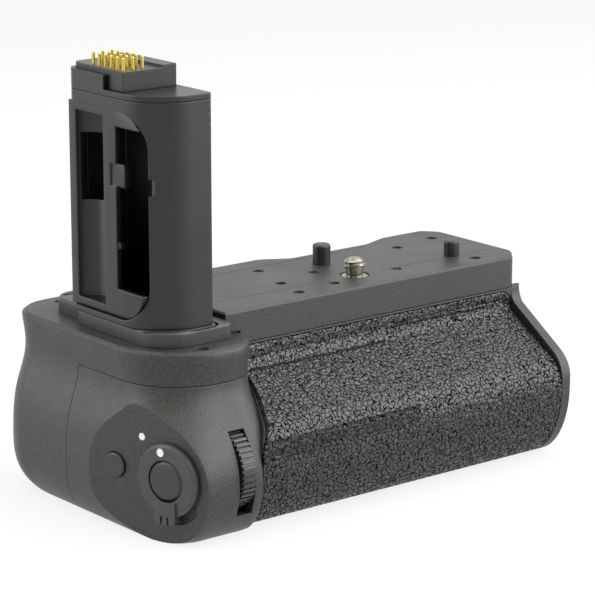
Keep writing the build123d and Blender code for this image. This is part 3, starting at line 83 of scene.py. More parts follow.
# Camera screw: radii, and heights above its lower end
SHAFT_RADIUS = 2.0 * MM
FLANGE_FOOT = 4.8 * MM
FLANGE_TOP = 6.4 * MM
WAIST_RADIUS = 2.25 * MM
COLLAR_RADIUS = 3.8 * MM
COLLAR_FOOT = 8.4 * MM
COLLAR_TOP = 9.0 * MM
NECK_RADIUS = 2.35 * MM
THREAD_RADIUS = 3.175 * MM
THREAD_FOOT = 10.8 * MM

# Its stepped tip: heights below its upper end, and how far each edge lies inside the thread's root
TIP_HEIGHT = 0.7 * MM
TIP_STEP = 0.35 * MM
TIP_INSETS = (-0.1 * MM, 0.3 * MM, 0.6 * MM, 0.8 * MM)
TURNED_SIDES = 48

# Thread ridges, on the screw and in the tripod socket
RIDGE_SHARE = 0.42
RIDGE_ROOT = 0.1 * MM
SOCKET_RADIUS = 3.2 * MM
SOCKET_THREAD_DEPTH = 0.5 * MM
SOCKET_LEAD_IN = 0.4 * MM
SOCKET_RUN_OUT = 0.5 * MM

# Angles over which an edge stays sharp in the shading, and gets a round
SHARP_ANGLE = math.radians(35)
ROUNDED_ANGLE = math.radians(50)


def linear(hex_colour):
    """An sRGB hex value as linear red, green, blue and full alpha."""
    parts = [int(hex_colour[i:i + 2], 16) / 255 for i in (0, 2, 4)]
    return [c / 12.92 if c <= 0.04045 else ((c + 0.055) / 1.055) ** 2.4 for c in parts] + [1.0]


def per_metre(size_mm):
    """A pattern's scale from the real size of one of its grains."""
    return 1000 / size_mm


def add_node(tree, kind, inputs=(), **settings):
    """Add a shader node, set it up, and set or link its inputs."""
    made = tree.nodes.new(kind)
    for name, value in settings.items():
        setattr(made, name, value)
    for socket, value in dict(inputs).items():
        if isinstance(value, bpy.types.NodeSocket):
            tree.links.new(value, made.inputs[socket])
        else:
            made.inputs[socket].default_value = value
    return made


def new_material(name):
    """An empty material with its output and a place on the object."""
    material = bpy.data.materials.new(name)
    material.use_nodes = True
    tree = material.node_tree
    tree.nodes.clear()
    output = add_node(tree, "ShaderNodeOutputMaterial")
    place = add_node(tree, "ShaderNodeTexCoord").outputs["Object"]
    return material, tree, output, place


def finish_material(tree, output, inputs):
    """The surface shader, joined to the output."""
    surface = add_node(tree, "ShaderNodeBsdfPrincipled", inputs)
    tree.links.new(surface.outputs["BSDF"], output.inputs["Surface"])


def soft_edge(tree, radius_mm):
    """The tiny round that a mould leaves on every edge."""
    return add_node(tree, "ShaderNodeBevel", {"Radius": radius_mm * MM}, samples=6).outputs["Normal"]


def plain_view(tree):
    """1 for what the camera sees, straight, mirrored or through glass, and 0 for light."""
    seen = add_node(tree, "ShaderNodeLightPath").outputs
    straight = add_node(
        tree,
        "ShaderNodeMath",
        {0: seen["Is Camera Ray"], 1: seen["Is Glossy Ray"]},
        operation="MAXIMUM",
    ).outputs["Value"]
    return add_node(
        tree,
        "ShaderNodeMath",
        {0: straight, 1: seen["Is Transmission Ray"]},
        operation="MAXIMUM",
    ).outputs["Value"]


# Finishes


def moulded_polycarbonate(name, dark, light, grain_mm, grain_depth, rough, shine):
    """Black glass-filled polycarbonate from a spark-eroded mould: an even fine grain that spreads the
    light, with pale glints on the grain's tops, painted into the colour as a painted highlight."""
    # The real grain is under 0.1 mm wide, and grain_mm draws it coarser, so that it shows
    patch_mm = 14
    material, tree, output, place = new_material(name)
    grain = add_node(
        tree,
        "ShaderNodeTexNoise",
        {"Vector": place, "Scale": per_metre(grain_mm), "Detail": 3.0, "Roughness": 0.7},
    ).outputs["Fac"]
    patch = add_node(
        tree, "ShaderNodeTexNoise", {"Vector": place, "Scale": per_metre(patch_mm), "Detail": 2.0}
    ).outputs["Fac"]
    # Painted highlight: the grain's tops take the paler colour, for the glints on them
    tops = add_node(
        tree,
        "ShaderNodeMapRange",
        {"Value": grain, "From Min": 0.35, "From Max": 0.72, "To Min": 0.0, "To Max": 1.0},
    ).outputs["Result"]
    colour = add_node(
        tree,
        "ShaderNodeMix",
        {"Factor": tops, MIX_LOW: linear(dark), MIX_HIGH: linear(light)},
        data_type="RGBA",
    ).outputs[MIX_RESULT]
    roughness = add_node(
        tree,
        "ShaderNodeMapRange",
        {
            "Value": patch,
            "From Min": 0.3,
            "From Max": 0.7,
            "To Min": rough - 0.04,
            "To Max": rough + 0.04,
        },
    ).outputs["Result"]
    relief = add_node(
        tree,
        "ShaderNodeBump",
        {
            "Height": grain,
            "Strength": 1.0,
            "Distance": grain_depth * MM,
            "Normal": soft_edge(tree, 0.5),
        },
    ).outputs["Normal"]
    finish_material(
        tree,
        output,
        {
            "Base Color": colour,
            "Roughness": roughness,
            "Specular IOR Level": shine,
            "Normal": relief,
        },
    )
    return material


def pebble_cracks(tree, place, pebble):
    """How deep in a line between pebbles a place lies, the same in the mesh and the finish."""
    sway_scale = 0.8 / pebble
    sway_reach = 1.6 * pebble
    sway = add_node(
        tree, "ShaderNodeTexNoise", {"Vector": place, "Scale": sway_scale, "Detail": 1.0}
    ).outputs["Color"]
    shift = add_node(
        tree, "ShaderNodeVectorMath", {0: sway, 1: (sway_reach,) * 3}, operation="MULTIPLY"
    ).outputs["Vector"]
    swayed = add_node(
        tree, "ShaderNodeVectorMath", {0: place, 1: shift}, operation="ADD"
    ).outputs["Vector"]
    edge = add_node(
        tree,
        "ShaderNodeTexVoronoi",
        {"Vector": swayed, "Scale": 1 / pebble},
        feature="DISTANCE_TO_EDGE",
    ).outputs["Distance"]
    return add_node(
        tree,
        "ShaderNodeMapRange",
        {"Value": edge, "From Min": 0.02, "From Max": 0.14, "To Min": 1.0, "To Max": 0.0},
        interpolation_type="SMOOTHSTEP",
    ).outputs["Result"]


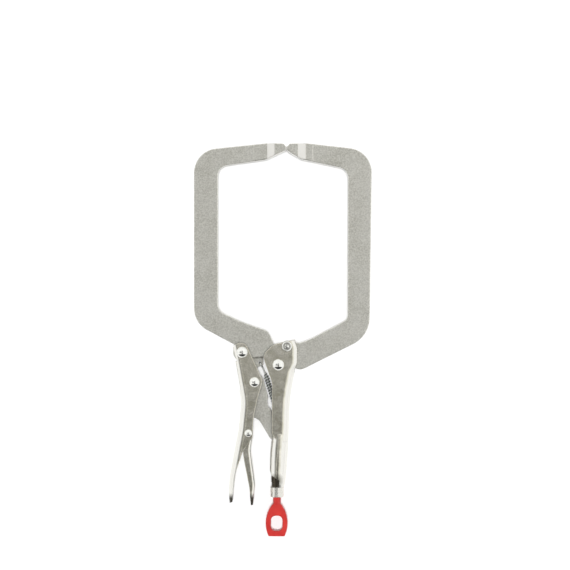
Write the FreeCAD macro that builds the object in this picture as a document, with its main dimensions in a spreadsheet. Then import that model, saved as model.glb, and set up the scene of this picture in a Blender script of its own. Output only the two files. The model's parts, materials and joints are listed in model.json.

▶ **REQUIREMENT**
All of the lines above must be returned exactly.

▶ **TASK SOLUTION**
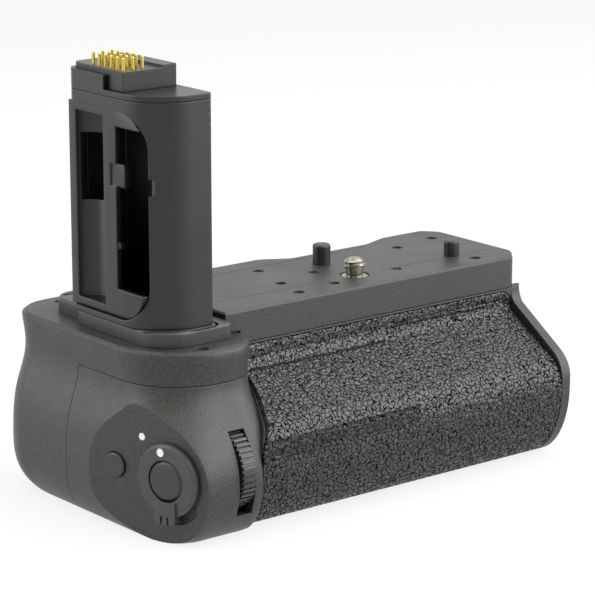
Keep writing the build123d and Blender code for this image. This is part 3, starting at line 83 of scene.py. More parts follow.
# Camera screw: radii, and heights above its lower end
SHAFT_RADIUS = 2.0 * MM
FLANGE_FOOT = 4.8 * MM
FLANGE_TOP = 6.4 * MM
WAIST_RADIUS = 2.25 * MM
COLLAR_RADIUS = 3.8 * MM
COLLAR_FOOT = 8.4 * MM
COLLAR_TOP = 9.0 * MM
NECK_RADIUS = 2.35 * MM
THREAD_RADIUS = 3.175 * MM
THREAD_FOOT = 10.8 * MM

# Its stepped tip: heights below its upper end, and how far each edge lies inside the thread's root
TIP_HEIGHT = 0.7 * MM
TIP_STEP = 0.35 * MM
TIP_INSETS = (-0.1 * MM, 0.3 * MM, 0.6 * MM, 0.8 * MM)
TURNED_SIDES = 48

# Thread ridges, on the screw and in the tripod socket
RIDGE_SHARE = 0.42
RIDGE_ROOT = 0.1 * MM
SOCKET_RADIUS = 3.2 * MM
SOCKET_THREAD_DEPTH = 0.5 * MM
SOCKET_LEAD_IN = 0.4 * MM
SOCKET_RUN_OUT = 0.5 * MM

# Angles over which an edge stays sharp in the shading, and gets a round
SHARP_ANGLE = math.radians(35)
ROUNDED_ANGLE = math.radians(50)


def linear(hex_colour):
    """An sRGB hex value as linear red, green, blue and full alpha."""
    parts = [int(hex_colour[i:i + 2], 16) / 255 for i in (0, 2, 4)]
    return [c / 12.92 if c <= 0.04045 else ((c + 0.055) / 1.055) ** 2.4 for c in parts] + [1.0]


def per_metre(size_mm):
    """A pattern's scale from the real size of one of its grains."""
    return 1000 / size_mm


def add_node(tree, kind, inputs=(), **settings):
    """Add a shader node, set it up, and set or link its inputs."""
    made = tree.nodes.new(kind)
    for name, value in settings.items():
        setattr(made, name, value)
    for socket, value in dict(inputs).items():
        if isinstance(value, bpy.types.NodeSocket):
            tree.links.new(value, made.inputs[socket])
        else:
            made.inputs[socket].default_value = value
    return made


def new_material(name):
    """An empty material with its output and a place on the object."""
    material = bpy.data.materials.new(name)
    material.use_nodes = True
    tree = material.node_tree
    tree.nodes.clear()
    output = add_node(tree, "ShaderNodeOutputMaterial")
    place = add_node(tree, "ShaderNodeTexCoord").outputs["Object"]
    return material, tree, output, place


def finish_material(tree, output, inputs):
    """The surface shader, joined to the output."""
    surface = add_node(tree, "ShaderNodeBsdfPrincipled", inputs)
    tree.links.new(surface.outputs["BSDF"], output.inputs["Surface"])


def soft_edge(tree, radius_mm):
    """The tiny round that a mould leaves on every edge."""
    return add_node(tree, "ShaderNodeBevel", {"Radius": radius_mm * MM}, samples=6).outputs["Normal"]


def plain_view(tree):
    """1 for what the camera sees, straight, mirrored or through glass, and 0 for light."""
    seen = add_node(tree, "ShaderNodeLightPath").outputs
    straight = add_node(
        tree,
        "ShaderNodeMath",
        {0: seen["Is Camera Ray"], 1: seen["Is Glossy Ray"]},
        operation="MAXIMUM",
    ).outputs["Value"]
    return add_node(
        tree,
        "ShaderNodeMath",
        {0: straight, 1: seen["Is Transmission Ray"]},
        operation="MAXIMUM",
    ).outputs["Value"]


# Finishes


def moulded_polycarbonate(name, dark, light, grain_mm, grain_depth, rough, shine):
    """Black glass-filled polycarbonate from a spark-eroded mould: an even fine grain that spreads the
    light, with pale glints on the grain's tops, painted into the colour as a painted highlight."""
    # The real grain is under 0.1 mm wide, and grain_mm draws it coarser, so that it shows
    patch_mm = 14
    material, tree, output, place = new_material(name)
    grain = add_node(
        tree,
        "ShaderNodeTexNoise",
        {"Vector": place, "Scale": per_metre(grain_mm), "Detail": 3.0, "Roughness": 0.7},
    ).outputs["Fac"]
    patch = add_node(
        tree, "ShaderNodeTexNoise", {"Vector": place, "Scale": per_metre(patch_mm), "Detail": 2.0}
    ).outputs["Fac"]
    # Painted highlight: the grain's tops take the paler colour, for the glints on them
    tops = add_node(
        tree,
        "ShaderNodeMapRange",
        {"Value": grain, "From Min": 0.35, "From Max": 0.72, "To Min": 0.0, "To Max": 1.0},
    ).outputs["Result"]
    colour = add_node(
        tree,
        "ShaderNodeMix",
        {"Factor": tops, MIX_LOW: linear(dark), MIX_HIGH: linear(light)},
        data_type="RGBA",
    ).outputs[MIX_RESULT]
    roughness = add_node(
        tree,
        "ShaderNodeMapRange",
        {
            "Value": patch,
            "From Min": 0.3,
            "From Max": 0.7,
            "To Min": rough - 0.04,
            "To Max": rough + 0.04,
        },
    ).outputs["Result"]
    relief = add_node(
        tree,
        "ShaderNodeBump",
        {
            "Height": grain,
            "Strength": 1.0,
            "Distance": grain_depth * MM,
            "Normal": soft_edge(tree, 0.5),
        },
    ).outputs["Normal"]
    finish_material(
        tree,
        output,
        {
            "Base Color": colour,
            "Roughness": roughness,
            "Specular IOR Level": shine,
            "Normal": relief,
        },
    )
    return material


def pebble_cracks(tree, place, pebble):
    """How deep in a line between pebbles a place lies, the same in the mesh and the finish."""
    sway_scale = 0.8 / pebble
    sway_reach = 1.6 * pebble
    sway = add_node(
        tree, "ShaderNodeTexNoise", {"Vector": place, "Scale": sway_scale, "Detail": 1.0}
    ).outputs["Color"]
    shift = add_node(
        tree, "ShaderNodeVectorMath", {0: sway, 1: (sway_reach,) * 3}, operation="MULTIPLY"
    ).outputs["Vector"]
    swayed = add_node(
        tree, "ShaderNodeVectorMath", {0: place, 1: shift}, operation="ADD"
    ).outputs["Vector"]
    edge = add_node(
        tree,
        "ShaderNodeTexVoronoi",
        {"Vector": swayed, "Scale": 1 / pebble},
        feature="DISTANCE_TO_EDGE",
    ).outputs["Distance"]
    return add_node(
        tree,
        "ShaderNodeMapRange",
        {"Value": edge, "From Min": 0.02, "From Max": 0.14, "To Min": 1.0, "To Max": 0.0},
        interpolation_type="SMOOTHSTEP",
    ).outputs["Result"]


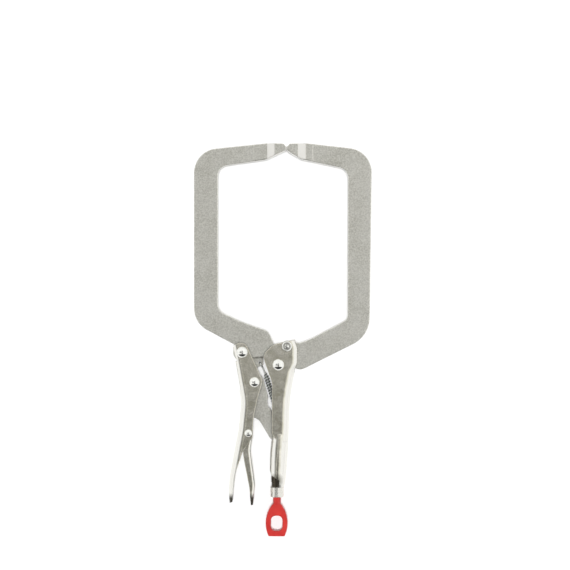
Write the FreeCAD macro that builds the object in this picture as a document, with its main dimensions in a spreadsheet. Then import that model, saved as model.glb, and set up the scene of this picture in a Blender script of its own. Output only the two files. The model's parts, materials and joints are listed in model.json.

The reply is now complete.